__GIVEN DATA__

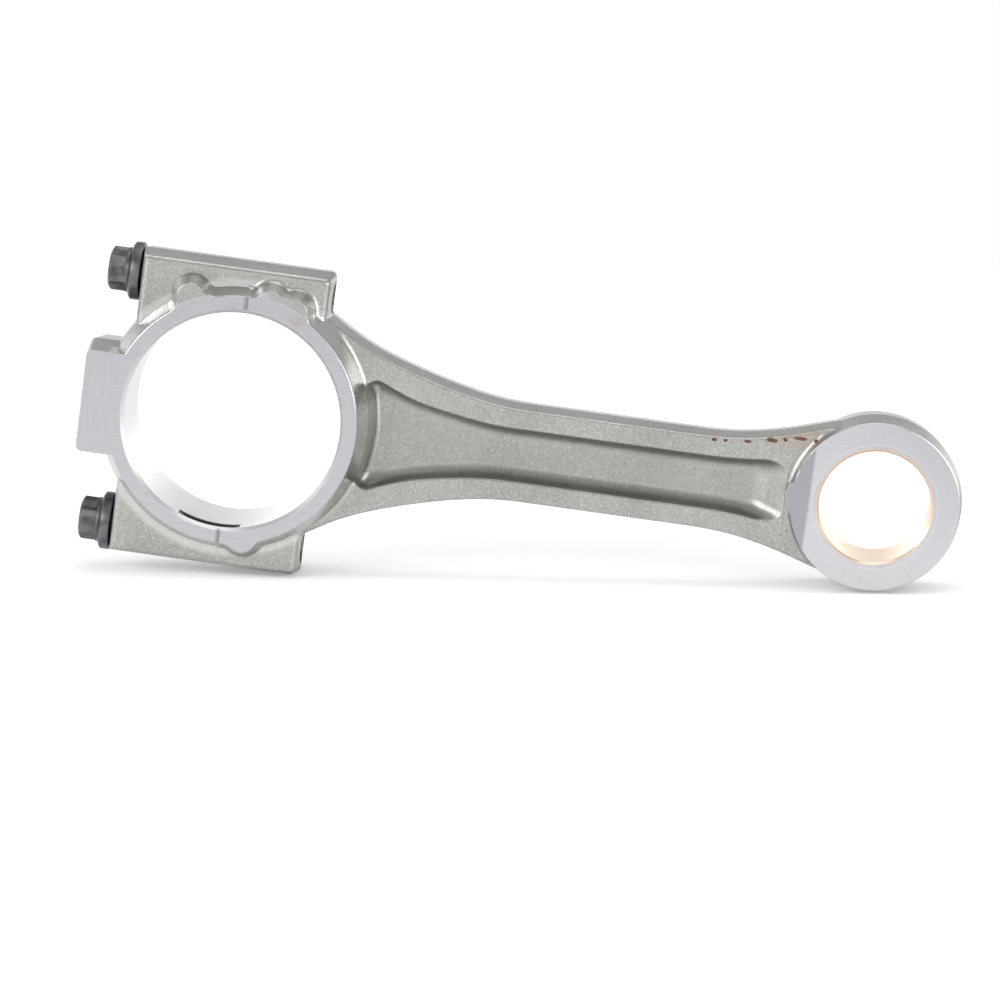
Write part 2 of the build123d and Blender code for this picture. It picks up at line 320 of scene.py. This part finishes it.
SKIN_DARK = rgb(0.355, 0.35, 0.33)
SKIN_LIGHT = rgb(0.425, 0.42, 0.40)
GRAIN_LIGHT = rgb(0.68, 0.68, 0.66)
GRAIN_DARK = rgb(0.19, 0.19, 0.175)
POCKET_PAINTED_SHADE = rgb(0.30, 0.285, 0.27)
CORNER_PAINTED_SHADE = rgb(0.13, 0.125, 0.115)
SLOPE_PAINTED_HIGHLIGHT = rgb(0.66, 0.66, 0.64)
RUST_DARK = rgb(0.055, 0.022, 0.012)
RUST_LIGHT = rgb(0.17, 0.075, 0.035)
RUST_HAZE = rgb(0.42, 0.28, 0.18)
CUT_DARK = rgb(0.43, 0.43, 0.455)
CUT_LIGHT = rgb(0.53, 0.53, 0.555)
CUT_CLOUD = rgb(0.50, 0.51, 0.51)
SMALL_END_FLAT = rgb(0.62, 0.62, 0.64)
TONGUE_FLAT = rgb(0.36, 0.36, 0.385)
BORED_WALL = rgb(0.68, 0.68, 0.695)
STAIN = rgb(0.42, 0.30, 0.20)
NOTCH_PAINTED_SHADE = rgb(0.13, 0.125, 0.12)

SPECK_HALF_HEIGHT = 0.65
RUST_SPECKS = [                # x, z and half length of each
    (162.0, 14.9, 0.9),
    (166.0, 15.1, 0.7),
    (173.5, 15.8, 1.1),
    (181.5, 17.3, 1.8),
    (186.0, 18.1, 0.8),
    (191.0, 19.2, 2.2),
    (196.3, 19.1, 0.7),
]


def near(wire, value, half_width):
    """1 where the wire is within half_width of value, with a soft edge."""
    return abs(wire - value).ramp(half_width, half_width * 0.6)


def steel_masks(s):
    """Where the blanks are machined.

    Ground side faces, bored walls, joint and seat faces, the tongue's flat, the shell notch.
    """
    depth = abs(s.y)
    from_crank = (s.x * s.x + s.z * s.z).root()
    pin_x = s.x - PIN_X / MM
    from_pin = (pin_x * pin_x + s.z * s.z).root()
    on_side = depth.ramp(SIDE - 0.75, SIDE - 0.5)
    beside_joint = (s.x > JOINT_FLAT[0]) * (s.x < JOINT_FLAT[1])
    lower_half = s.z < 0.0
    inside_ring = from_crank.ramp(RING_EDGE + 0.5, RING_EDGE)
    pad = s.x < PAD_START
    ground = on_side * inside_ring.most(beside_joint).most(lower_half).most(pad)
    wedge_level = WEDGE_HALF - (s.x - WEDGE_START).most(0.0) * WEDGE_SLOPE
    in_small_end = (s.x > WEDGE_NEAR) * (from_pin < SMALL_END_EDGE)
    wedge = (depth - wedge_level).ramp(-0.45, -0.3) * in_small_end
    notch = (from_crank > BORE + 0.15) * (from_crank < BORE + 1.9) * (s.z < NOTCH_TOP)
    notch = notch * (depth > NOTCH_DEPTHS[0]) * (depth < NOTCH_DEPTHS[1]) * (s.y < 0.0)
    bored = (from_crank < BORE + 1.15).most(from_pin < PIN_WALL) * (1.0 - notch)
    tongue = wedge * s.x.ramp(WEDGE_START - 0.3, WEDGE_START - 0.7)
    joint = near(s.x, 0.0, 0.08)
    seat = (s.x < SEAT_START) * (abs(s.z) > SEAT_INNER)
    return ground.most(wedge) * (1.0 - bored), bored, joint.most(seat), tongue, notch


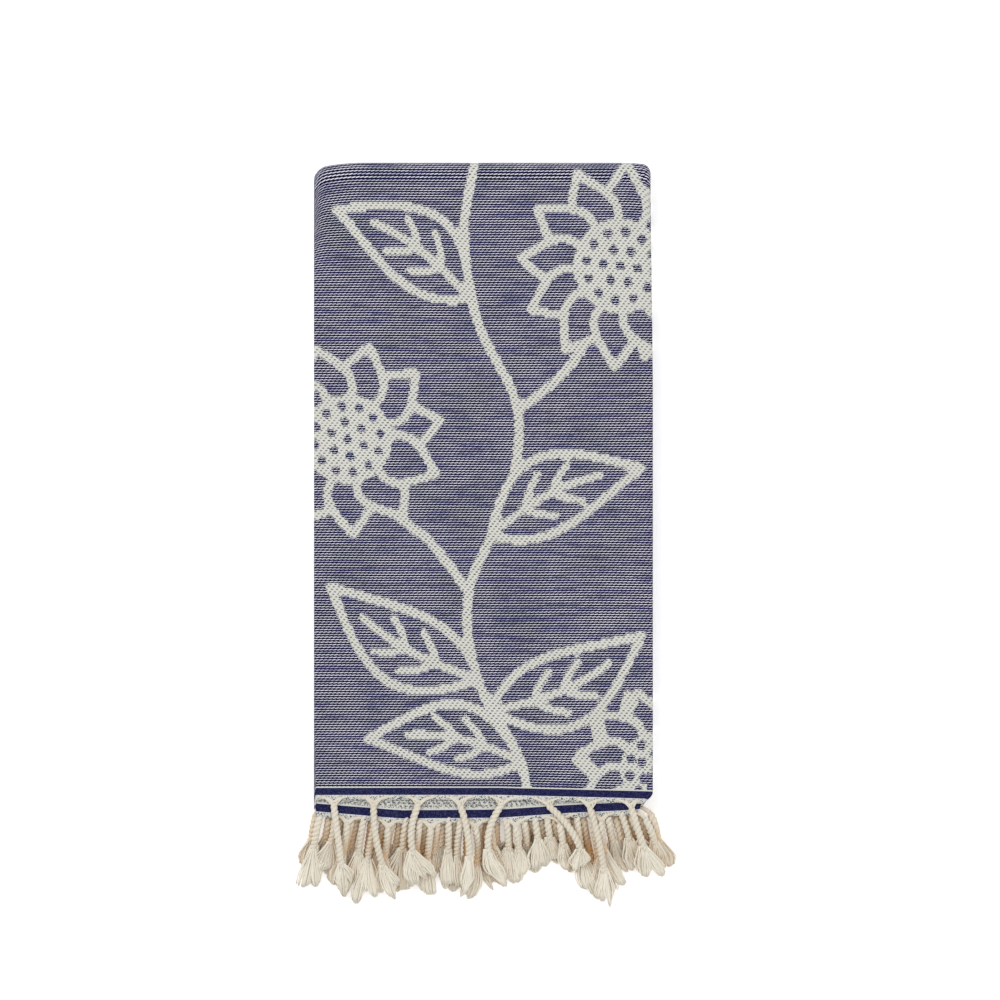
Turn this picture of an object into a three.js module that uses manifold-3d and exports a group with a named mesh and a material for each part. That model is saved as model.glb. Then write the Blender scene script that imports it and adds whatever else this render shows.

__EXERCISE DESCRIPTION__
Reproduce every line above without error.

__RESPONSE TO THE EXERCISE__
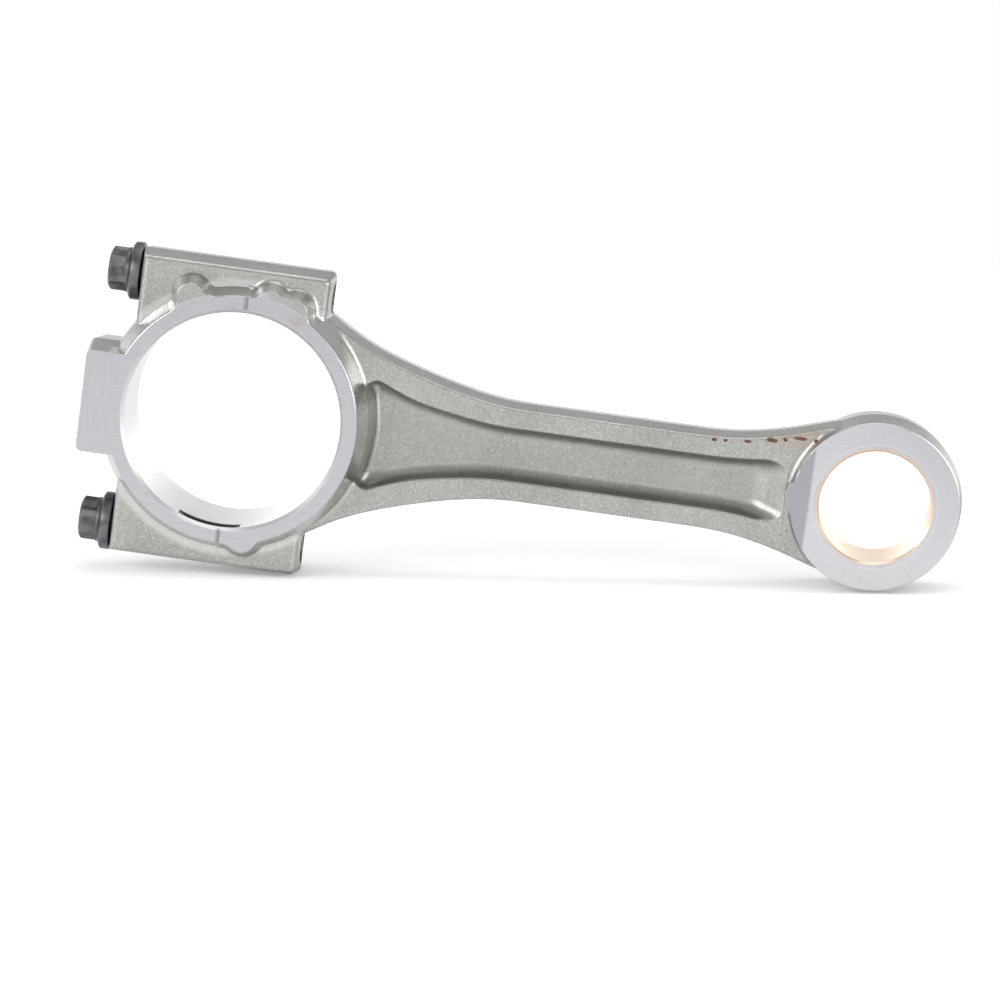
Write part 2 of the build123d and Blender code for this picture. It picks up at line 320 of scene.py. This part finishes it.
SKIN_DARK = rgb(0.355, 0.35, 0.33)
SKIN_LIGHT = rgb(0.425, 0.42, 0.40)
GRAIN_LIGHT = rgb(0.68, 0.68, 0.66)
GRAIN_DARK = rgb(0.19, 0.19, 0.175)
POCKET_PAINTED_SHADE = rgb(0.30, 0.285, 0.27)
CORNER_PAINTED_SHADE = rgb(0.13, 0.125, 0.115)
SLOPE_PAINTED_HIGHLIGHT = rgb(0.66, 0.66, 0.64)
RUST_DARK = rgb(0.055, 0.022, 0.012)
RUST_LIGHT = rgb(0.17, 0.075, 0.035)
RUST_HAZE = rgb(0.42, 0.28, 0.18)
CUT_DARK = rgb(0.43, 0.43, 0.455)
CUT_LIGHT = rgb(0.53, 0.53, 0.555)
CUT_CLOUD = rgb(0.50, 0.51, 0.51)
SMALL_END_FLAT = rgb(0.62, 0.62, 0.64)
TONGUE_FLAT = rgb(0.36, 0.36, 0.385)
BORED_WALL = rgb(0.68, 0.68, 0.695)
STAIN = rgb(0.42, 0.30, 0.20)
NOTCH_PAINTED_SHADE = rgb(0.13, 0.125, 0.12)

SPECK_HALF_HEIGHT = 0.65
RUST_SPECKS = [                # x, z and half length of each
    (162.0, 14.9, 0.9),
    (166.0, 15.1, 0.7),
    (173.5, 15.8, 1.1),
    (181.5, 17.3, 1.8),
    (186.0, 18.1, 0.8),
    (191.0, 19.2, 2.2),
    (196.3, 19.1, 0.7),
]


def near(wire, value, half_width):
    """1 where the wire is within half_width of value, with a soft edge."""
    return abs(wire - value).ramp(half_width, half_width * 0.6)


def steel_masks(s):
    """Where the blanks are machined.

    Ground side faces, bored walls, joint and seat faces, the tongue's flat, the shell notch.
    """
    depth = abs(s.y)
    from_crank = (s.x * s.x + s.z * s.z).root()
    pin_x = s.x - PIN_X / MM
    from_pin = (pin_x * pin_x + s.z * s.z).root()
    on_side = depth.ramp(SIDE - 0.75, SIDE - 0.5)
    beside_joint = (s.x > JOINT_FLAT[0]) * (s.x < JOINT_FLAT[1])
    lower_half = s.z < 0.0
    inside_ring = from_crank.ramp(RING_EDGE + 0.5, RING_EDGE)
    pad = s.x < PAD_START
    ground = on_side * inside_ring.most(beside_joint).most(lower_half).most(pad)
    wedge_level = WEDGE_HALF - (s.x - WEDGE_START).most(0.0) * WEDGE_SLOPE
    in_small_end = (s.x > WEDGE_NEAR) * (from_pin < SMALL_END_EDGE)
    wedge = (depth - wedge_level).ramp(-0.45, -0.3) * in_small_end
    notch = (from_crank > BORE + 0.15) * (from_crank < BORE + 1.9) * (s.z < NOTCH_TOP)
    notch = notch * (depth > NOTCH_DEPTHS[0]) * (depth < NOTCH_DEPTHS[1]) * (s.y < 0.0)
    bored = (from_crank < BORE + 1.15).most(from_pin < PIN_WALL) * (1.0 - notch)
    tongue = wedge * s.x.ramp(WEDGE_START - 0.3, WEDGE_START - 0.7)
    joint = near(s.x, 0.0, 0.08)
    seat = (s.x < SEAT_START) * (abs(s.z) > SEAT_INNER)
    return ground.most(wedge) * (1.0 - bored), bored, joint.most(seat), tongue, notch


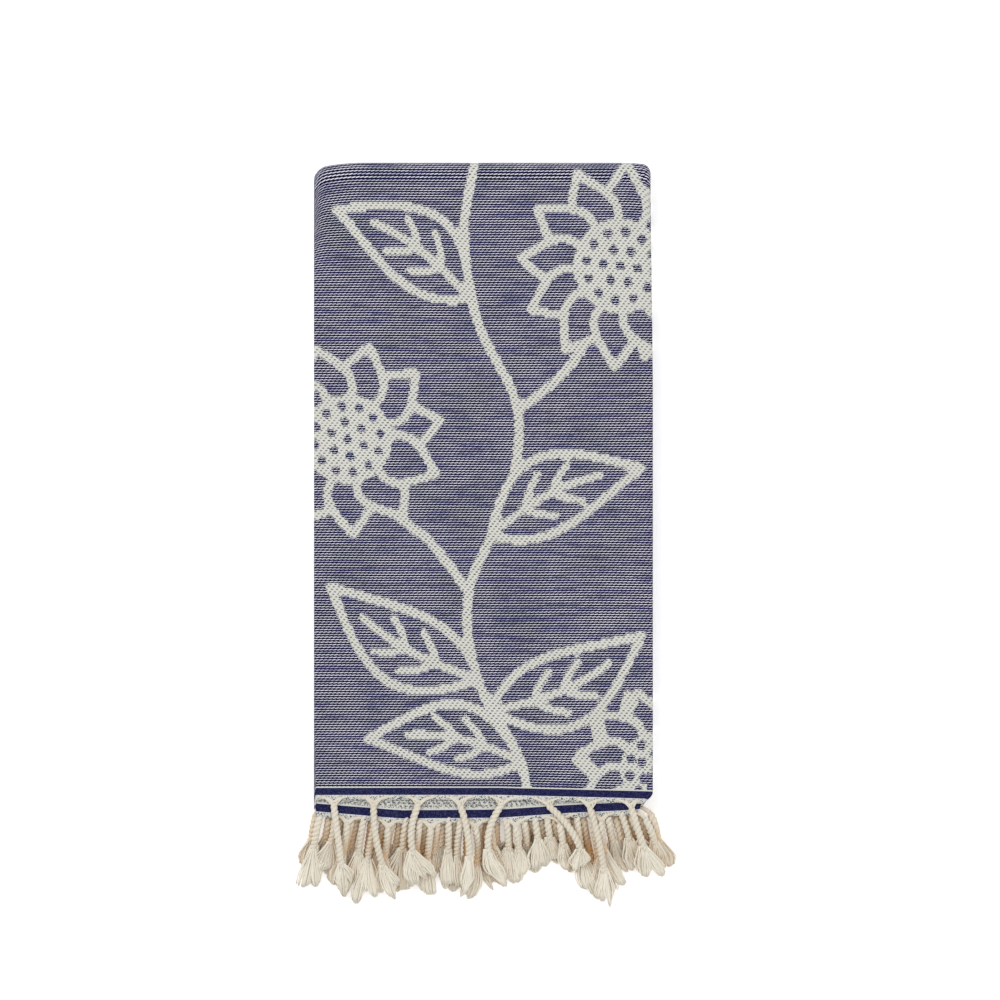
Turn this picture of an object into a three.js module that uses manifold-3d and exports a group with a named mesh and a material for each part. That model is saved as model.glb. Then write the Blender scene script that imports it and adds whatever else this render shows.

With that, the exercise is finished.